Sorry Richard, but it wasn't boring when your daughters dominated. Watching the two of them tear through the competition was compelling.

It was (and is) the matches between Venus and Serena that were boring. They had all the interest and aesthetic appeal of a House Subcommittee on Economic Development, Public Buildings & Energy Management hearing.

-3. The NHL PR machine gets to work. Philadelphia Flyers loudmouth Jeremy Roenick stuck his skate in his mouth last week when he said that if people don't realize how much the players will have sacrificed to get the game back on the ice (and they have given up a lot), "don't come. We don't want you at the rink, we don't want you in the stadium, we don't want you to watch hockey."

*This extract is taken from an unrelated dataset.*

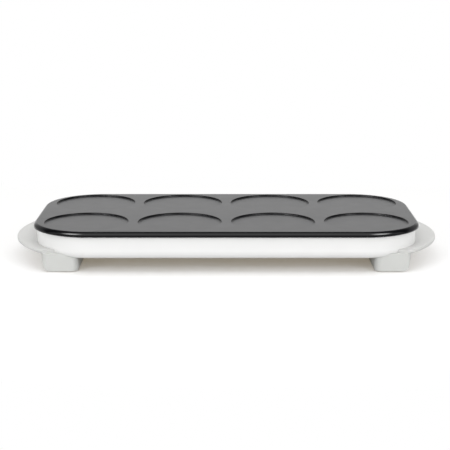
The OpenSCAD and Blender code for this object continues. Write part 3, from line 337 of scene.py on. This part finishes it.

Yeah, that's just the kind of thing you want to be saying, regardless of the context, when you have already alienated every single fan by losing the 2004-05 season. Good work, boys.

-2. Long live the king. Lance Armstrong dumped a big bucket of water on the idea that he is finished yesterday. Armstrong came in just two seconds behind the winner of the Tour de France's first stage and opened up big leads on the riders thought to be his main competition.

It's only one day into the grueling Tour, but a seventh straight for Armstrong win looks pretty good right now.

-1. New career option? New Montana athletic director Jim O'Day was at one time a sports hack here at the Inter Lake.

So I guess you can look forward to me running the Griz (or Bobcats) in about 20 years.

Enjoy the rest of your long weekend with that lingering happy thought.